A finales del siglo XX, el desarrollo metropolitano emergió en México de forma contundente. Fue un modo de urbanización a gran escala y acelerado que superó todos los sistemas convencionales de planeación urbana. Los usos del suelo, especialmente en áreas como el espacio público y de crecimiento, reventaron. Las autoridades locales perdieron el control, ya que la normativa colapsó. Por entonces, sobrevino el temor a la ingobernabilidad local y metropolitana, un temor bien fundado, pues al inicio del siglo XXI aún faltaban instrumentos adecuados y los actuales estaban envejeciendo rápidamente.
El criterio para definir zonas metropolitanas en el territorio nacional tiene más de medio siglo y proviene de investigaciones realizadas entre 1965 y 1976 por miembros del Colegio de México. Este criterio se basaba en la identificación de un conglomerado de municipios con una fuerte interacción socioeconómica. En una sucesión de 50 años, el número de zonas metropolitanas pasó de 11 a 79, acumulando cerca del 75 % de la población urbana del país. Estos conglomerados son redes de ciudades con una de ellas como centro hegemónico.

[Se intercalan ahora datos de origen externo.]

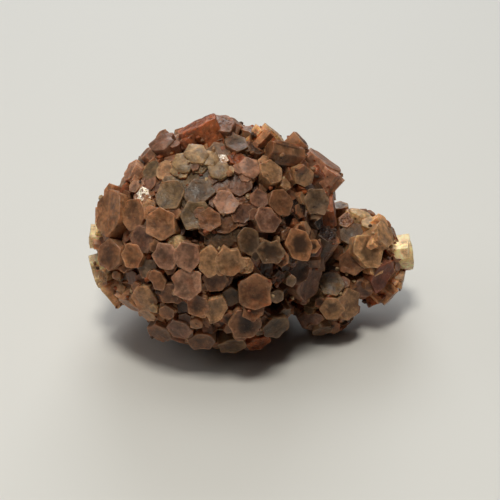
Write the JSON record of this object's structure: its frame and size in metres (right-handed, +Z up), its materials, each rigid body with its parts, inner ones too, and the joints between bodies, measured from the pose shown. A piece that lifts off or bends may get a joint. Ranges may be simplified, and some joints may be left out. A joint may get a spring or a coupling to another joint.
{
  "type": "aragonite sputnik cluster",
  "caption": "Natural aragonite specimen: a rounded ball of blunt six-sided brown crystals radiating outwards, with a smaller lobe grown onto one side.",
  "frame": {"origin": "middle of the bounding box's underside, on the surface that the cluster stands on", "axes": "+X along the cluster's length towards the small lobe, -Y towards the side seen in the picture, +Z up"},
  "size_m": [0.066, 0.051, 0.0481],
  "materials": {
    "aragonite": "waxy, slightly translucent brown crystal with paler rims and rust-stained joints"
  },
  "bodies": {
    "root": {"aragonite_cluster": "aragonite"}
  },
  "joints": []
}
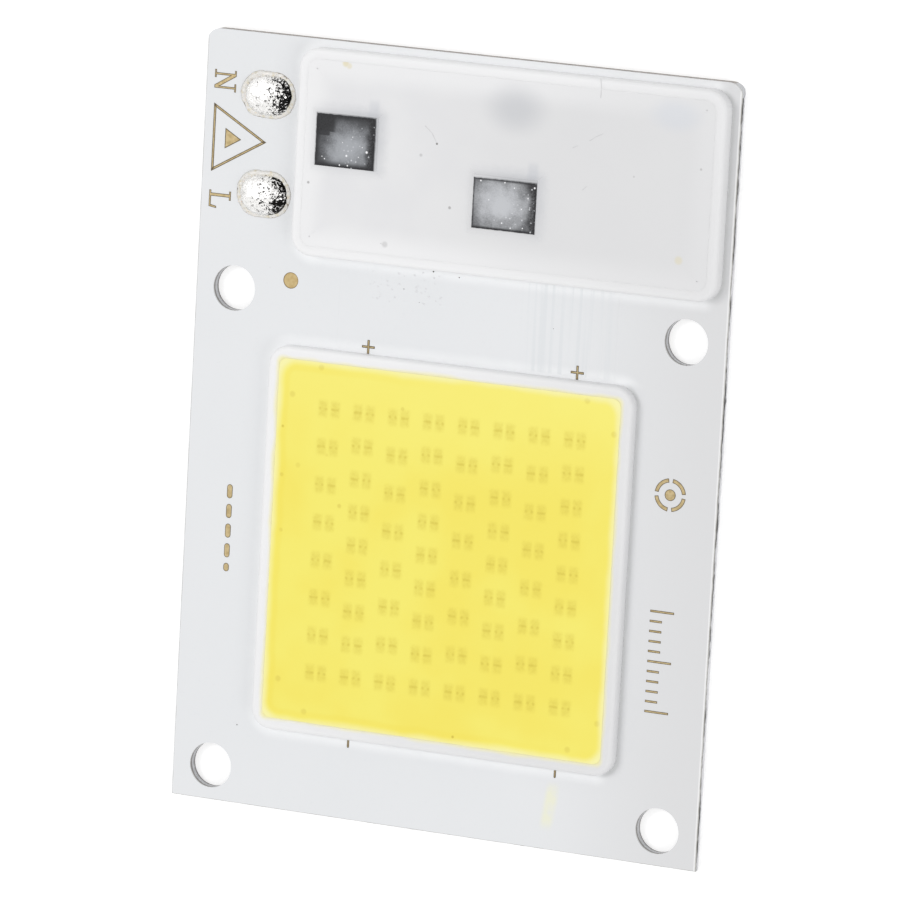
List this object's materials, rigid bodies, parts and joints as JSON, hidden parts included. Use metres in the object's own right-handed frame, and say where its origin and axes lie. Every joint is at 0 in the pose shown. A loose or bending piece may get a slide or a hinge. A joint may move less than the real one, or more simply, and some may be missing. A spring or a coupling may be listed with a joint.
{
  "type": "chip-on-board led module with integral driver",
  "caption": "Flat rectangular aluminium board with a yellow chip-on-board LED field in a white dam, a potted driver section at one end and two solder terminals beside it.",
  "frame": {"origin": "centre of the board's back face, on the surface that the module is fixed to", "axes": "+Z is the way the light goes, +Y along the board towards the driver end, +X across the board towards the side away from the terminals"},
  "size_m": [0.04, 0.0544, 0.0022],
  "materials": {
    "aluminium_base": "rolled, with snapped edges",
    "dielectric": "matte",
    "copper_foil": "etched foil",
    "gilt_copper": "bare, dull gold",
    "white_mask": "satin white, faintly blue",
    "solder": "bright and pitted",
    "dam_silicone": "white, smooth",
    "potting_silicone": "white, smooth",
    "phosphor_silicone": "yellow, smooth",
    "led_die": "sapphire",
    "bond_wire": "gold",
    "chip_epoxy": "black, glossy",
    "tinned_lead": "tinned",
    "resistor_ceramic": "matte"
  },
  "bodies": {
    "root": {"base_plate": "aluminium_base", "dielectric_layer": "dielectric", "copper_neutral": "copper_foil", "copper_line": "copper_foil", "copper_supply": "copper_foil", "copper_fused_supply": "copper_foil", "copper_string_end": "copper_foil", "copper_tap": "copper_foil", "copper_ground": "copper_foil", "copper_sense_1": "copper_foil", "copper_sense_2": "copper_foil", "copper_links": "copper_foil", "copper_spare_lands": "copper_foil", "copper_fiducial": "gilt_copper", "copper_alignment_dots": "gilt_copper", "solder_mask": "white_mask", "solder_joint_neutral": "solder", "solder_joint_line": "solder", "led_dam": "dam_silicone", "phosphor_fill": "phosphor_silicone", "led_column_1": "led_die", "led_column_2": "led_die", "led_column_3": "led_die", "led_column_4": "led_die", "led_column_5": "led_die", "led_column_6": "led_die", "led_column_7": "led_die", "led_column_8": "led_die", "bond_wires_1": "bond_wire", "bond_wires_2": "bond_wire", "bond_wires_3": "bond_wire", "bond_wires_4": "bond_wire", "bond_wires_5": "bond_wire", "bond_wires_6": "bond_wire", "bond_wires_7": "bond_wire", "bond_wires_8": "bond_wire", "driver_dam": "dam_silicone", "driver_potting": "potting_silicone", "driver_ic_1_body": "chip_epoxy", "driver_ic_1_leads": "tinned_lead", "driver_ic_1_slug": "tinned_lead", "driver_ic_2_body": "chip_epoxy", "driver_ic_2_leads": "tinned_lead", "driver_ic_2_slug": "tinned_lead", "bridge_rectifier_body": "chip_epoxy", "bridge_rectifier_leads": "tinned_lead", "fuse_resistor_body": "resistor_ceramic", "fuse_resistor_ends": "tinned_lead", "sense_resistor_1_body": "resistor_ceramic", "sense_resistor_1_ends": "tinned_lead", "sense_resistor_2_body": "resistor_ceramic", "sense_resistor_2_ends": "tinned_lead"}
  },
  "joints": []
}
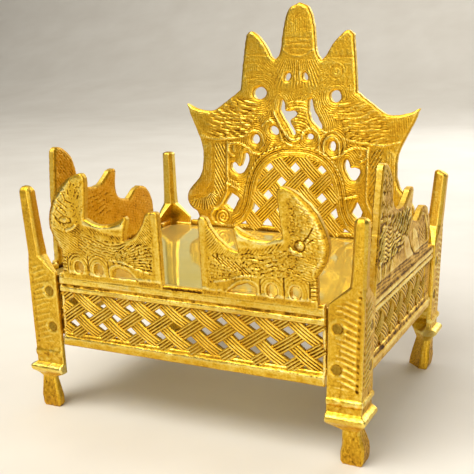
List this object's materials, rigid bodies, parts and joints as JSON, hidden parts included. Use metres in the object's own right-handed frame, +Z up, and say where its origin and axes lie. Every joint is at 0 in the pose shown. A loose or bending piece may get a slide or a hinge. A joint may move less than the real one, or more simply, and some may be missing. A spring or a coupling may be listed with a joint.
{
  "type": "deity simhasan throne",
  "caption": "Small cast brass shrine throne: pierced panels with facing birds and a tall peaked back, riveted to corner posts, around a flat plate for a deity figure.",
  "frame": {"origin": "on the floor, under the middle of the throne's outline", "axes": "+Z up, -Y towards the front with the doorway, +X towards the right of a person facing the front"},
  "size_m": [0.1542, 0.1326, 0.176],
  "materials": {
    "cast_brass": "sand-cast brass, hand filed, brown in the hollows",
    "plate_brass": "polished sheet brass",
    "rivet_brass": "hammered brass wire"
  },
  "bodies": {
    "root": {"post_front_left": "cast_brass", "post_front_right": "cast_brass", "post_back_left": "cast_brass", "post_back_right": "cast_brass", "front_panel": "cast_brass", "back_panel": "cast_brass", "left_panel": "cast_brass", "right_panel": "cast_brass", "seat_plate": "plate_brass", "rivet_front_left_upper": "rivet_brass", "rivet_front_left_lower": "rivet_brass", "rivet_front_right_upper": "rivet_brass", "rivet_front_right_lower": "rivet_brass", "rivet_back_right_upper": "rivet_brass", "rivet_back_right_lower": "rivet_brass", "rivet_back_left_upper": "rivet_brass", "rivet_back_left_lower": "rivet_brass", "rivet_left_back_upper": "rivet_brass", "rivet_left_back_lower": "rivet_brass", "rivet_left_front_upper": "rivet_brass", "rivet_left_front_lower": "rivet_brass", "rivet_right_front_upper": "rivet_brass", "rivet_right_front_lower": "rivet_brass", "rivet_right_back_upper": "rivet_brass", "rivet_right_back_lower": "rivet_brass"}
  },
  "joints": []
}
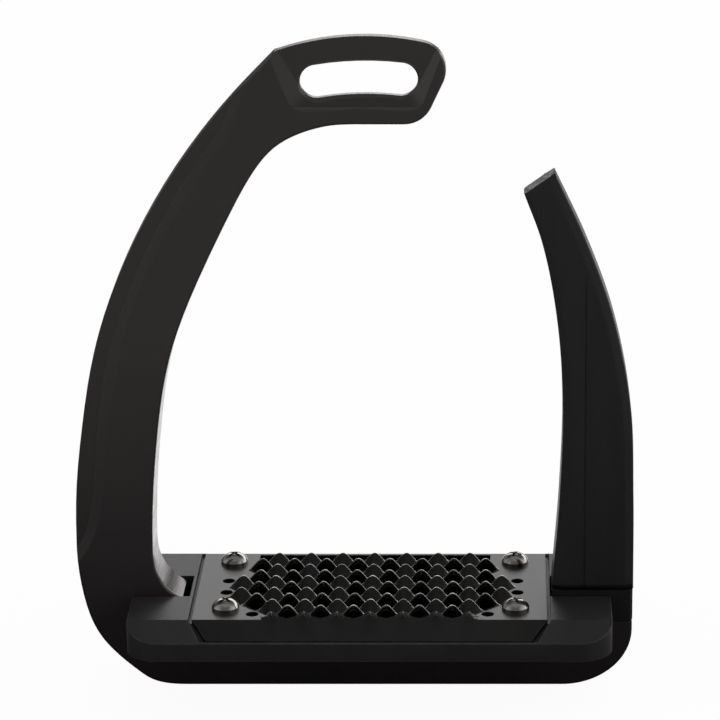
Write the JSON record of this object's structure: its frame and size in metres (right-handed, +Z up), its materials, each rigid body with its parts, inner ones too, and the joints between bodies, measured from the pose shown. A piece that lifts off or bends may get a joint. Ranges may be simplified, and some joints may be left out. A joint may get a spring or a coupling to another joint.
{
  "type": "safety stirrup iron",
  "caption": "Black safety stirrup iron with an arched leather slot, a toothed tread plate and a flexible release arm on one side.",
  "frame": {"origin": "on the flat underside of the bottom bar, in the middle of the frame's thickness, under the middle of the tread plate", "axes": "+X across the foot opening towards the release arm, -Y the front as pictured, +Z up"},
  "size_m": [0.1661, 0.0726, 0.1986],
  "materials": {
    "frame_metal": "satin black anodised",
    "base_nylon": "fine matt moulded texture, glass-filled nylon",
    "plate_steel": "satin black coated steel sheet, bright on the tooth edges",
    "screw_steel": "polished dark nickel",
    "insert_brass": "turned",
    "arm_elastomer": "matt moulded elastomer",
    "root_nylon": "matt moulded",
    "spring_steel": "hardened strip"
  },
  "bodies": {
    "stirrup": {"frame": "frame_metal", "tread_base": "base_nylon", "tread_plate": "plate_steel", "tread_screws": "screw_steel", "tread_screw_inserts": "insert_brass", "base_screws": "screw_steel", "arm_root_block": "root_nylon", "arm_spring_leaf": "spring_steel", "arm_root_screws": "screw_steel"},
    "arm": {"release_arm": "arm_elastomer"}
  },
  "joints": [
    {"name": "release_arm_flex", "type": "hinge", "parent": "stirrup", "child": "arm", "pos_m": [0.0783, 0, 0.0308], "axis": [0, 1, 0], "range_deg": [0, 50], "stiffness_Nm_per_rad": 8, "deforming": ["arm_spring_leaf"]}
  ]
}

“La cuestión metropolitana” se perfiló de esta manera: las ciudades medianas y pequeñas, salvo las muy distantes, en vez de individualizarse, se subordinaron a las áreas de influencia de las grandes zonas metropolitanas. Estas, como un voraz agujero negro, absorbían todo: decisiones, recursos e identidad. A medida que aumentaba el número de zonas, también se ensanchaban sus límites, lo que agravó los efectos negativos del crecimiento urbano, conocidas como externalidades o deseconomías por aglomeración excesiva, convirtiéndose en la marca de crisis de las metrópolis mexicanas.
¿Y qué creen? El problema se normalizó.
Hoy, el problema metropolitano básico está representado por las externalidades negativas que afectan a los ecosistemas naturales y urbanos.
Aquí en el estado de Puebla, el primer programa de desarrollo metropolitano se realizó en 2004 y fue reconocido por la Federación en 2005. La zona metropolitana, conocida entonces como conurbada, quedó formada por 39 municipios: 19 en Puebla y 20 en Tlaxcala. Aunque llama la atención que la mayoría de los municipios de Tlaxcala fueran rurales, atrapados entre dos frentes de urbanización. Hasta donde sabemos, el programa metropolitano más reciente fue actualizado hace un año.
Con los ajustes que la Secretaría responsable del desarrollo urbano a nivel federal hizo en 2020 para redefinir los límites de algunas zonas metropolitanas, la referente a Puebla-Tlaxcala (ZMPT) quedó reducida en su número de municipios, volviendo de algún modo a la clasificación anterior, la de 2004. En ese entonces, San Martín Texmelucan, San Salvador El Verde y dos municipios contiguos de Tlaxcala se reconocían como una aglomeración metropolitana independiente de la ZMPT, aunque claramente en un proceso metropolitano en gestación.
Sin embargo, con este cambio de límites se dificulta el análisis comparativo en el tiempo, porque ahora las demarcaciones son muy distintas. Además, desde hace unos años, el poderoso Fondo Metropolitano (2007 y 2017) ha reducido drásticamente la distribución de sus recursos y en la práctica ha desaparecido, gastando lo poco de manera más centralista. Por estas razones, en las metrópolis la política medioambiental se ha debilitado mientras crecen los problemas de contaminación del agua, las aglomeraciones excesivas y la eficiencia energética, superando con creces las capacidades municipales. Esta situación de excepción hace nula la posibilidad de coordinación metropolitana. El fracaso nacional en la instauración de plantas de tratamiento de aguas servidas en ciudades intermedias y su colapso muestra esta realidad con claridad.
Estos señalamientos nos advierten que, aunque la intensa interacción municipal es un indicador clave de la emergencia de fenómenos metropolitanos, existe otro punto crítico: el carácter arbitrario de su definición.
¿Son totalmente objetivos los procesos metropolitanos que observamos?
¡Pues, no!
También conllevan ciertas prenociones acerca de cómo, desde dónde y con quién se hace la observación. Un buen ejemplo respecto a las zonas metropolitanas confirma que incluso el observador más acucioso, si no observa con rigor imparcial, terminará alterando el objeto con sus propias observaciones (obsesiones, prejuicios y manías). De ahí tanta retórica sobre el tema. Esto es de lo más interesante, pero aquí no toca discutirlo.